Commissioning is the careful bridge between a spacecraft that has reached orbit and a spacecraft that is trusted to provide service. It begins with uncertainty. The satellite may be exactly where expected, nearly where expected, or still being identified among other objects from the same launch. It may be spinning gently, charging well, running a safe startup sequence, or waiting for a first command. The team has a plan, but the first lesson of commissioning is that the plan must listen to the spacecraft.
The commissioning phase is sometimes compressed in public stories because it lacks the drama of launch and the polish of a live service. Inside a mission, it is one of the most important periods. Hardware that passed clean-room testing has now experienced launch loads, deployment dynamics, vacuum, sunlight, eclipse, and its first real orbital environment. Satellite Manufacturing and Testing explains the evidence collected before launch. Commissioning asks whether that evidence still matches the machine in space.
First Contact Is a Measurement, Not a Celebration
The first confirmed contact with a spacecraft is a meaningful moment, but it should not be treated as proof that everything is healthy. A short beacon may confirm that the radio is alive, the spacecraft has power, and the ground network is looking in the right place. It may not prove that the vehicle has a stable attitude, healthy batteries, correct software state, deployed appendages, usable payloads, or the orbit estimate needed for later contacts.

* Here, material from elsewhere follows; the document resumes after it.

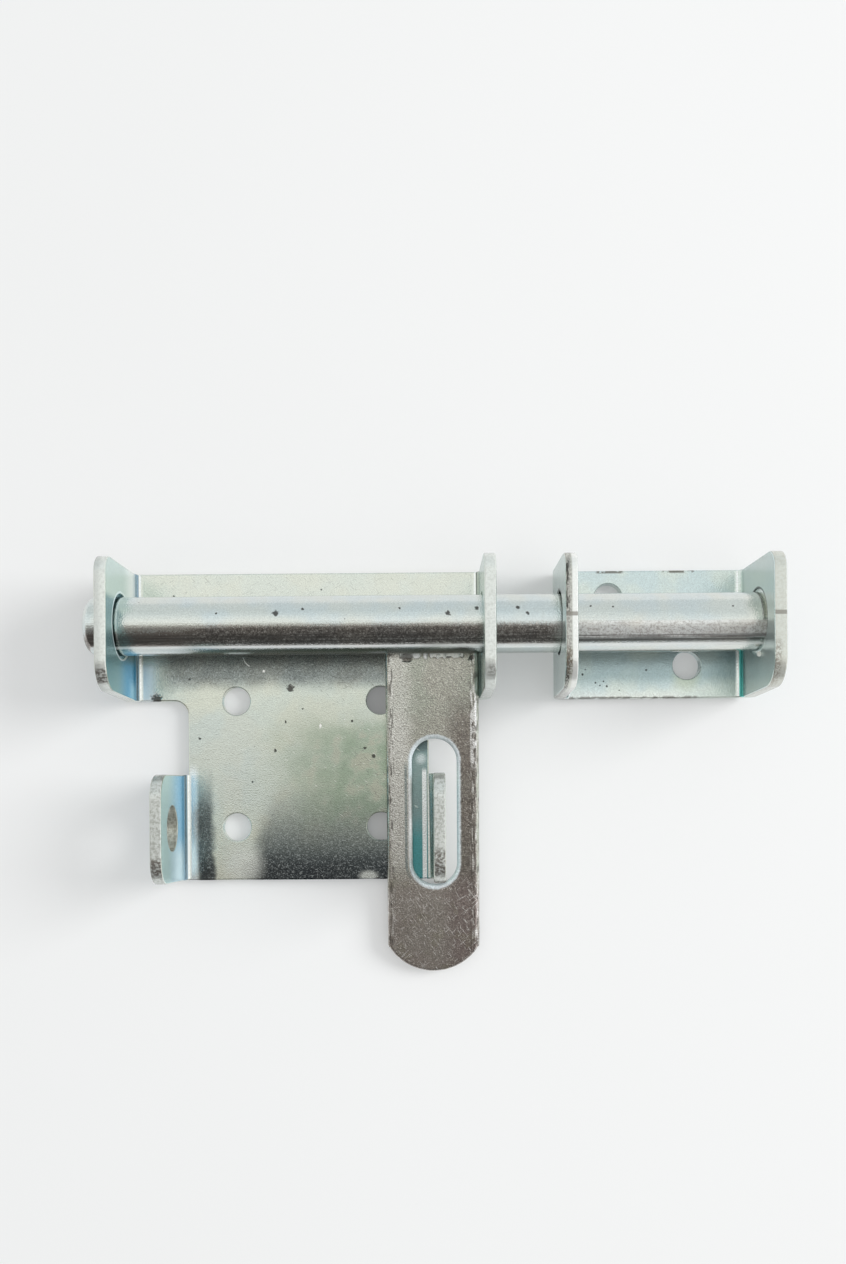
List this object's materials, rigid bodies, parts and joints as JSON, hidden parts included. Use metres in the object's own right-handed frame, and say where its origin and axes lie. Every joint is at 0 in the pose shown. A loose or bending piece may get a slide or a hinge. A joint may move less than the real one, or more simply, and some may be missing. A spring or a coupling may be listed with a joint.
{
  "type": "padbolt",
  "caption": "Padbolt: a round bar slides through a folded backplate into a folded keep, and its welded, slotted hasp drops over a staple that takes a padlock.",
  "frame": {"origin": "middle of the backplate's rectangle of screw holes, on the underside that lies on the door", "axes": "+X along the bar towards the keep, +Y across the backplate towards the bar, +Z away from the door"},
  "size_m": [0.1862, 0.1145, 0.0332],
  "materials": {
    "backplate_zinc": "bright zinc plate, olive to blue-green tint, scratched",
    "bolt_bar_zinc": "bright zinc plate, bluish, drawn lengthways",
    "hasp_zinc": "bright zinc plate, brownish, finely speckled",
    "weld_bead_zinc": "zinc-plated weld metal, lumpy",
    "keep_zinc": "bright zinc plate, pale bluish"
  },
  "bodies": {
    "backplate": {"backplate": "backplate_zinc"},
    "bolt": {"bolt_bar": "bolt_bar_zinc"},
    "hasp": {"hasp": "hasp_zinc", "weld_bead": "weld_bead_zinc"},
    "keep": {"keep": "keep_zinc"}
  },
  "joints": [
    {"name": "bolt_slide", "type": "slide", "parent": "backplate", "child": "bolt", "axis": [1, 0, 0], "range_m": [-0.001, 0.0005]},
    {"name": "hasp_swing", "type": "hinge", "parent": "bolt", "child": "hasp", "pos_m": [0.0356, 0.0377, 0.0175], "axis": [-1, 0, 0], "range_deg": [0, 196]},
    {"name": "keep_slide", "type": "slide", "parent": "backplate", "child": "keep", "axis": [1, 0, 0], "range_m": [-0.0177, 0.062]}
  ]
}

Operators usually approach first contact with layered expectations. A beacon might be enough for one pass. A set of housekeeping telemetry may be the goal for the next. A command response may come later, after the team confirms that the spacecraft is in the right mode and the ground system is using the correct command dictionary. Spacecraft Command, Telemetry, and Tracking is the discipline that keeps these early conversations from becoming improvised guesses.
Tracking also matters immediately. The launch provider may supply deployment information, but the mission still needs its own orbit estimate refined by observations. A wrong orbit estimate can cause missed passes, poor antenna pointing, and confusion about whether a spacecraft is silent or simply not where the ground system expected it to be. Flight Dynamics and Orbit Determination turns early measurements into the geometry of future work.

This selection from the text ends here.